**RECORDED DATA**

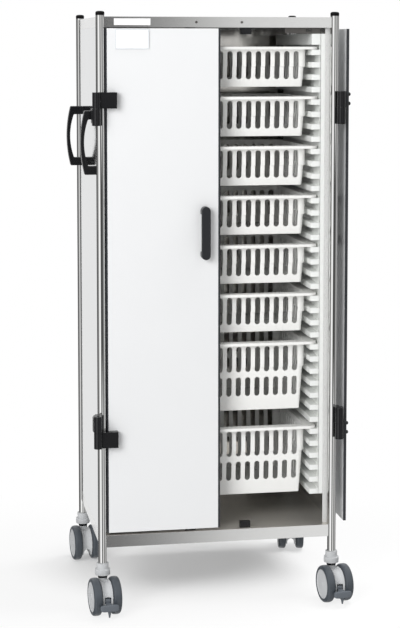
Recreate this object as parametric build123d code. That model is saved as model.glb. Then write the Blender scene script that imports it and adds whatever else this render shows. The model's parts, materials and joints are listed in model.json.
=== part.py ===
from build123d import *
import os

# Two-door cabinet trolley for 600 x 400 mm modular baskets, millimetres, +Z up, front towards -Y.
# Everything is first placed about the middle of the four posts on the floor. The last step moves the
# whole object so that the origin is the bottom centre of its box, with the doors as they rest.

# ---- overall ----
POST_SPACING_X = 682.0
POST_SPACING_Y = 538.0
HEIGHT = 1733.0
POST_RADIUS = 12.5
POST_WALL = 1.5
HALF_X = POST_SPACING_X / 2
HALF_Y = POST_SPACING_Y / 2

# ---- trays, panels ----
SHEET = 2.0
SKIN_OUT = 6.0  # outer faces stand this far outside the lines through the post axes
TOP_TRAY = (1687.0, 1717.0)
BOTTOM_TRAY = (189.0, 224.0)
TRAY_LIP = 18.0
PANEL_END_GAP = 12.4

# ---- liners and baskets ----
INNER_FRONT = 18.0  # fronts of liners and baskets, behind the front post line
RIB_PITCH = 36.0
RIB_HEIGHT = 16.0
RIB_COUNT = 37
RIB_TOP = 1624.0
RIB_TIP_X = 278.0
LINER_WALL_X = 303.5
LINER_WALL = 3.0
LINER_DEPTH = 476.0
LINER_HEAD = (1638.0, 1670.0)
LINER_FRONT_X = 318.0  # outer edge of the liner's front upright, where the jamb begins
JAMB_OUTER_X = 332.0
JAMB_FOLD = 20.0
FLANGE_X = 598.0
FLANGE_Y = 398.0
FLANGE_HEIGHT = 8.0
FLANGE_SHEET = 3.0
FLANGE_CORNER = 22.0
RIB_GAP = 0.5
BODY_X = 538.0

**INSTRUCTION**
Each line from the start of the listing above through the line containing "HALF_Y = POST_SPACING_Y / 2" should be copied exactly, please, with no other lines added.

**EXERCISE RESPONSE**
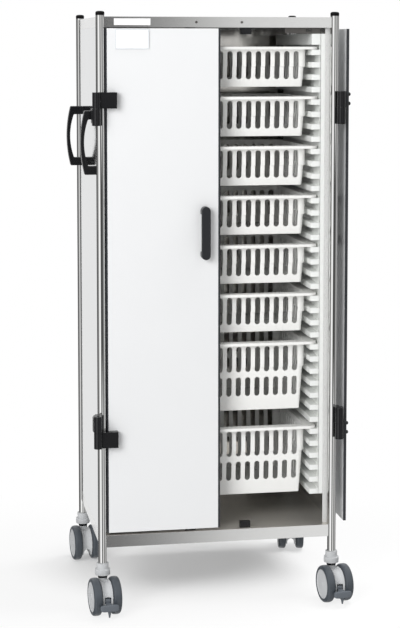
Recreate this object as parametric build123d code. That model is saved as model.glb. Then write the Blender scene script that imports it and adds whatever else this render shows. The model's parts, materials and joints are listed in model.json.
=== part.py ===
from build123d import *
import os

# Two-door cabinet trolley for 600 x 400 mm modular baskets, millimetres, +Z up, front towards -Y.
# Everything is first placed about the middle of the four posts on the floor. The last step moves the
# whole object so that the origin is the bottom centre of its box, with the doors as they rest.

# ---- overall ----
POST_SPACING_X = 682.0
POST_SPACING_Y = 538.0
HEIGHT = 1733.0
POST_RADIUS = 12.5
POST_WALL = 1.5
HALF_X = POST_SPACING_X / 2
HALF_Y = POST_SPACING_Y / 2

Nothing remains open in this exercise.